Het moment waarop mensen met pensioen willen verschilt individueel. Een flexibele AOW-leeftijd een logische gedachte. SEO Economisch Onderzoek deed daarom in opdracht van het ministerie SZW onderzoek naar de haalbaarheid ervan. In 2016 werd een initiatiefwetsvoorstel ingediend tot flexibilisering van de AOW-leeftijd. Het wetsvoorstel geeft de mogelijkheid om de AOW-uitkering twee jaar eerder en tot vijf jaar later te laten ingaan (zie ook mijn eerdere blogs). Voorwaarde is dat het inkomen bij eerder opnemen van de AOW niet onder het sociaal minimum zakt. Een flexibele AOW-leeftijd zet echter weinig zoden aan de dijk, zo blijkt. ‘Het heeft nauwelijks toegevoegde waarde’, aldus het rapport. ‘Bij een flexibele AOW-leeftijd kan niemand méér dan een jaar eerder met pensioen dan nu. Weinig mensen zullen er bovendien gebruik van maken, omdat de meesten niet op een sociaal minimum willen leven’, aldus de onderzoekers.
Het huidige pensioensysteem biedt werkenden al de mogelijkheid om eerder met pensioen te gaan wanneer zij voldoende aanvullend pensioen hebben opgebouwd. Een derde van de werkenden doet dat ook – met name mensen met een hoger inkomen. Nu heeft 83% van de werkenden voldoende aanvullend pensioen opgebouwd om minimaal een jaar eerder met pensioen te gaan zonder onder het sociaal minimum te komen. Bijna 70 procent van de werkenden kan meer dan drie jaar eerder met pensioen zonder onder het sociaal minimum te komen. Een flexibele AOW-leeftijd voegt hier dan (slechts) vier maanden aan toe.
Deeltijdpensioen
Opvallend is dat veel mensen volgens het onderzoek met deeltijdpensioen willen, maar dit niet doen. De belangrijkste belemmering is een gebrek aan kennis van de mogelijkheden en consequenties. Werkgevers zijn ook niet altijd happig op deeltijdpensioen. Het huidige pensioensysteem biedt werkenden al de mogelijkheid om eerder met pensioen te gaan wanneer zij voldoende aanvullend pensioen hebben opgebouwd. Een derde van de werkenden doet dat ook volgens het onderzoek– met name mensen met een hoger inkomen.
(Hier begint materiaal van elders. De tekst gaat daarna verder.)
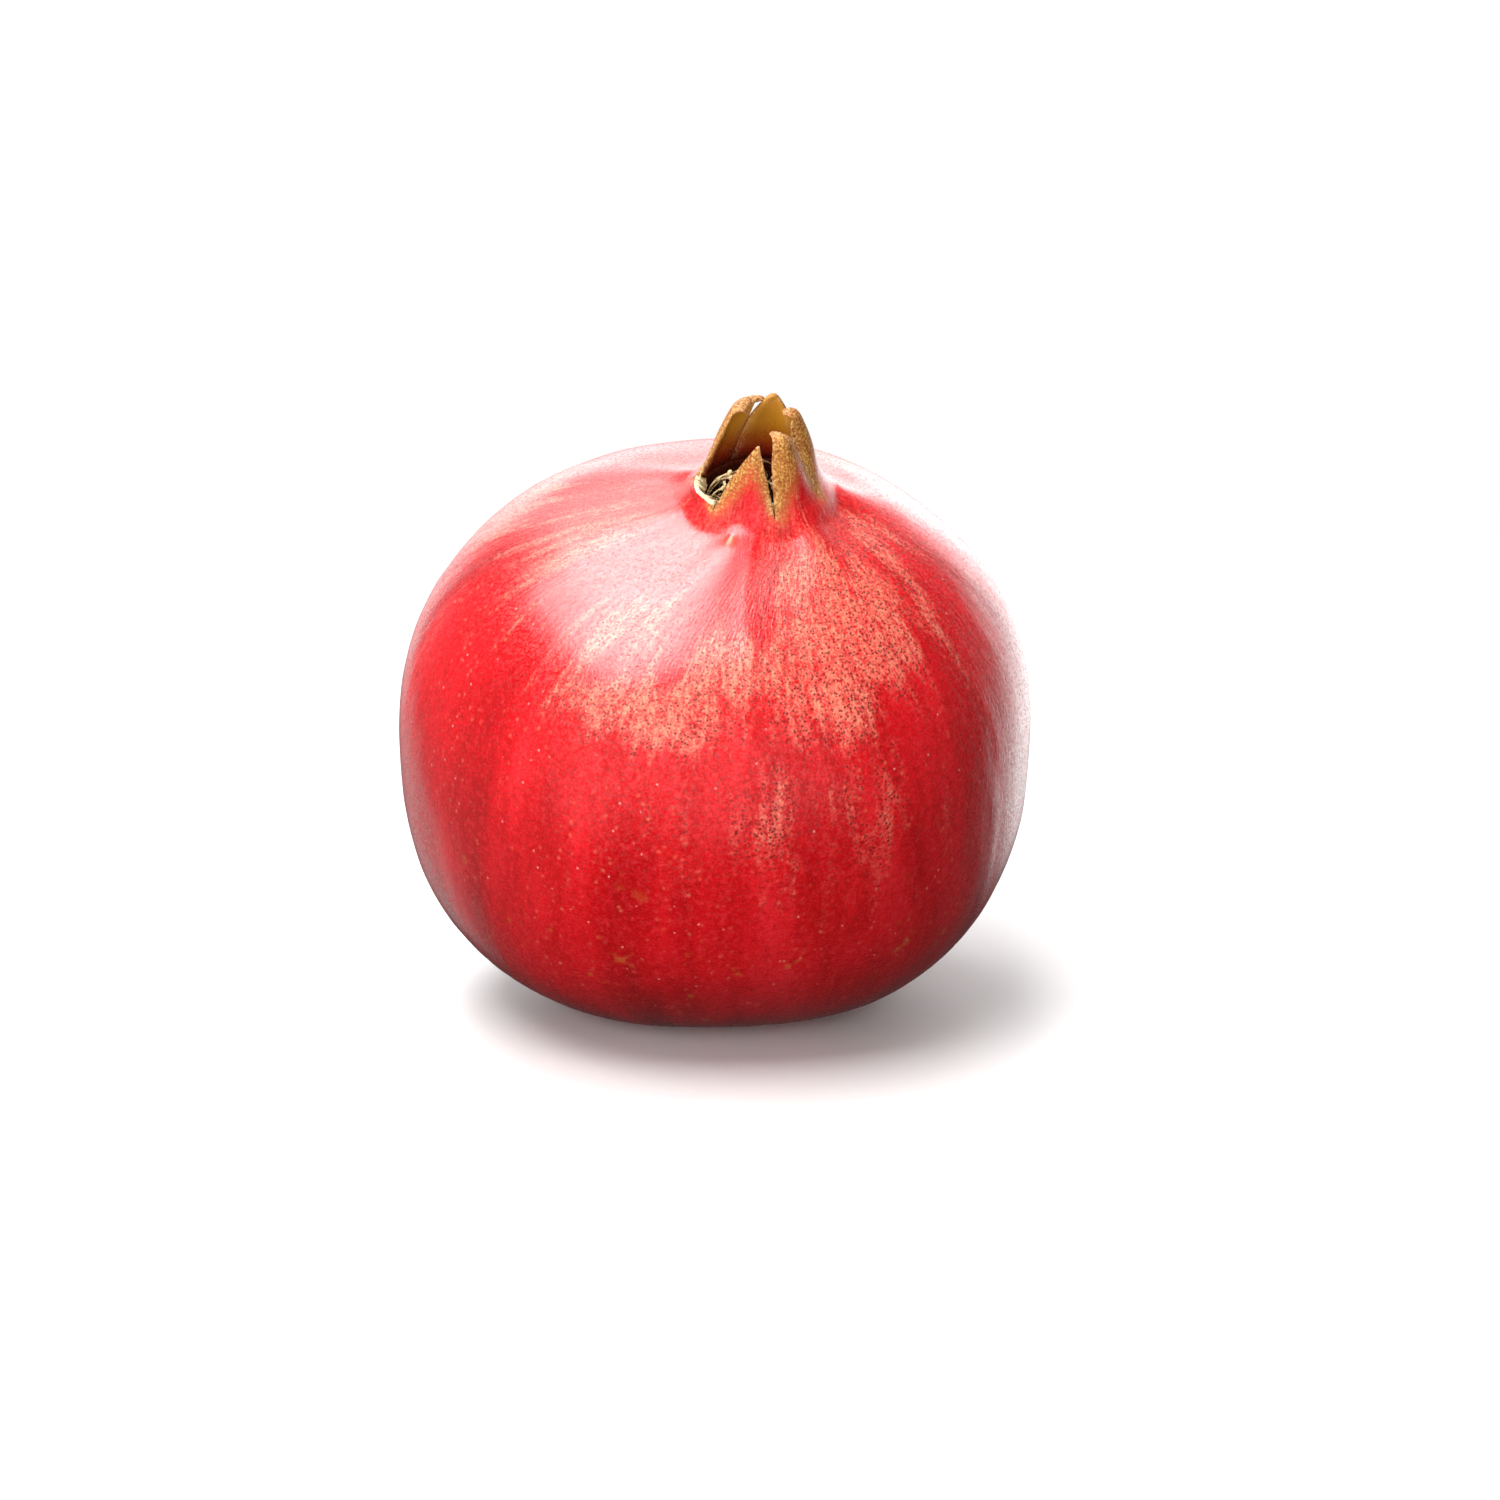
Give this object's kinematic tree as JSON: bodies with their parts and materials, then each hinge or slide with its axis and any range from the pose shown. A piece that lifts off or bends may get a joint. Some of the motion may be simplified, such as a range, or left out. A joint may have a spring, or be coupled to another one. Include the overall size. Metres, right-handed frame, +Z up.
{
  "type": "pomegranate",
  "caption": "Whole ripe pomegranate with a glossy red rind and a dried calyx crown, lying with its crown leaning forward on a small flat spot.",
  "frame": {"origin": "centre of the flat spot that the fruit rests on, on its underside", "axes": "+Z up from the resting surface; the crown leans 20 degrees from +Z towards -Y, which is the front; +X is to the right seen from the front"},
  "size_m": [0.0995, 0.0989, 0.1012],
  "materials": {
    "rind": "smooth waxy red skin with a satin gloss, streaked salmon on the shoulder, dry olive-tan at the crown",
    "filament": "dry matt cream threads",
    "style": "dry matt brown",
    "stalk": "dry matt bark with a rough cut end"
  },
  "bodies": {
    "root": {"fruit": "rind", "stamens": "filament", "style": "style", "stalk_stub": "stalk"}
  },
  "joints": []
}
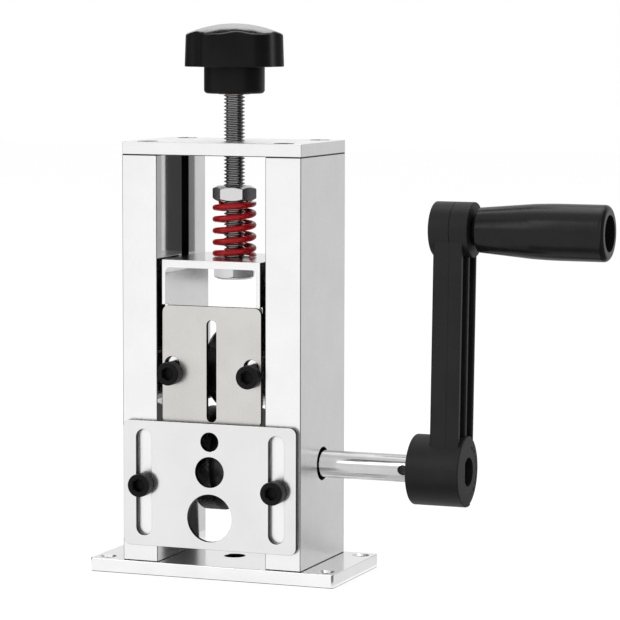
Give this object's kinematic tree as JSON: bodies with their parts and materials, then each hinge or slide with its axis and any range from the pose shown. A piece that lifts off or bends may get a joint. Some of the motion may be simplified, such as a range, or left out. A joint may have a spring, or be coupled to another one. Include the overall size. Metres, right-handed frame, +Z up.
{
  "type": "wire stripping machine",
  "caption": "Bench wire stripper: a screw-loaded round blade over a grooved feed roller, turned by a side crank or a power drill.",
  "frame": {"origin": "centre of the base plate's underside", "axes": "+Z up, +X towards the crank, -Y the side that the wire enters"},
  "size_m": [0.2169, 0.0603, 0.2309],
  "materials": {
    "aluminium": "satin, brushed",
    "sheet_steel": "brushed",
    "bright_steel": "ground and polished",
    "tool_steel": "hardened, dark satin",
    "black_screws": "black oxide",
    "bronze": "sintered bronze, satin",
    "brass": "turned",
    "red_spring": "glossy paint",
    "black_plastic": "moulded, semi-gloss",
    "black_casting": "moulded, matte"
  },
  "bodies": {
    "frame": {"base_plate": "aluminium", "left_wall": "aluminium", "right_wall": "aluminium", "top_plate": "aluminium", "top_screw_1": "black_screws", "top_screw_2": "black_screws", "top_screw_3": "black_screws", "top_screw_4": "black_screws", "base_screw_1": "black_screws", "base_screw_2": "black_screws", "base_screw_3": "black_screws", "base_screw_4": "black_screws", "left_shaft_bush": "bronze", "right_shaft_bush": "bronze", "left_guide_screw": "black_screws", "right_guide_screw": "black_screws"},
    "guide": {"guide_plate": "aluminium"},
    "spring_pack": {"pressure_spring": "red_spring"},
    "spindle": {"pressure_screw": "bright_steel", "spring_nut": "bright_steel", "knob": "black_plastic", "knob_insert": "brass"},
    "carriage": {"carriage_bracket": "aluminium", "left_cheek": "aluminium", "right_cheek": "aluminium", "left_guide_key": "bronze", "right_guide_key": "bronze", "left_key_screw_1": "black_screws", "left_key_screw_2": "black_screws", "right_key_screw_1": "black_screws", "right_key_screw_2": "black_screws", "blade_axle": "bright_steel", "left_axle_screw": "black_screws", "right_axle_screw": "black_screws", "left_sight_screw": "black_screws", "right_sight_screw": "black_screws"},
    "sight": {"sight_plate": "sheet_steel"},
    "blade": {"blade_disc": "tool_steel", "left_blade_collar": "tool_steel", "right_blade_collar": "tool_steel", "blade_bush": "bronze"},
    "crank": {"drive_shaft": "bright_steel", "feed_roller": "tool_steel", "roller_set_screw": "black_screws", "left_roller_spacer": "bright_steel", "right_roller_spacer": "bright_steel", "crank_arm": "black_casting", "crank_set_screw": "black_screws", "grip_spindle": "black_screws"},
    "grip": {"grip": "black_plastic"}
  },
  "joints": [
    {"name": "guide_plate_slide", "type": "slide", "parent": "frame", "child": "guide", "axis": [0, 0, 1], "range_m": [-0.0064, 0.0148]},
    {"name": "screw_travel", "type": "slide", "parent": "frame", "child": "spring_pack", "axis": [0, 0, 1], "range_m": [0, 0.013]},
    {"name": "knob_turn", "type": "hinge", "parent": "spring_pack", "child": "spindle", "pos_m": [0, 0, 0.2], "axis": [0, 0, 1], "range_deg": [0, 3120.5]},
    {"name": "carriage_float", "type": "slide", "parent": "spring_pack", "child": "carriage", "axis": [0, 0, 1], "range_m": [0, 0.005], "stiffness_N_per_m": 20000, "springref_m": -0.003, "deforming": ["pressure_spring"]},
    {"name": "sight_plate_slide", "type": "slide", "parent": "carriage", "child": "sight", "axis": [0, 0, 1], "range_m": [-0.0035, 0]},
    {"name": "blade_spin", "type": "hinge", "parent": "carriage", "child": "blade", "pos_m": [0, 0, 0.0867], "axis": [1, 0, 0], "continuous": true},
    {"name": "crank_turn", "type": "hinge", "parent": "frame", "child": "crank", "pos_m": [0, 0, 0.0475], "axis": [1, 0, 0], "continuous": true},
    {"name": "grip_spin", "type": "hinge", "parent": "crank", "child": "grip", "pos_m": [0.13, 0.00382, 0.14703], "axis": [1, 0, 0], "continuous": true}
  ],
  "couplings": [
    {"joint": "knob_turn", "follows": "screw_travel", "rad_per_m": 4188.8}
  ]
}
Een flexibele AOW-leeftijd heeft daarnaast geen invloed op de feitelijke keuze van de pensioenleeftijd, zo blijkt uit een enquête onder werkenden. Een flexibele AOW-leeftijd beïnvloedt de arbeidsparticipatie volgens het onderzoek niet. Mensen zullen mogelijk wel hun AOW eerder opnemen als dit mogelijk wordt, maar ze doen dit dan in plaats van hun aanvullend pensioen eerder opnemen. Daardoor heeft een flexibele AOW-leeftijd geen baten in de vorm van meer vrije tijd. Al met al zijn de baten van een flexibele AOW-leeftijd afwezig. Er zijn alleen kosten voor de samenleving. Die kosten bestaan vooral uit uitvoeringskosten voor de SVB en pensioenuitvoerders en advieskosten voor burgers.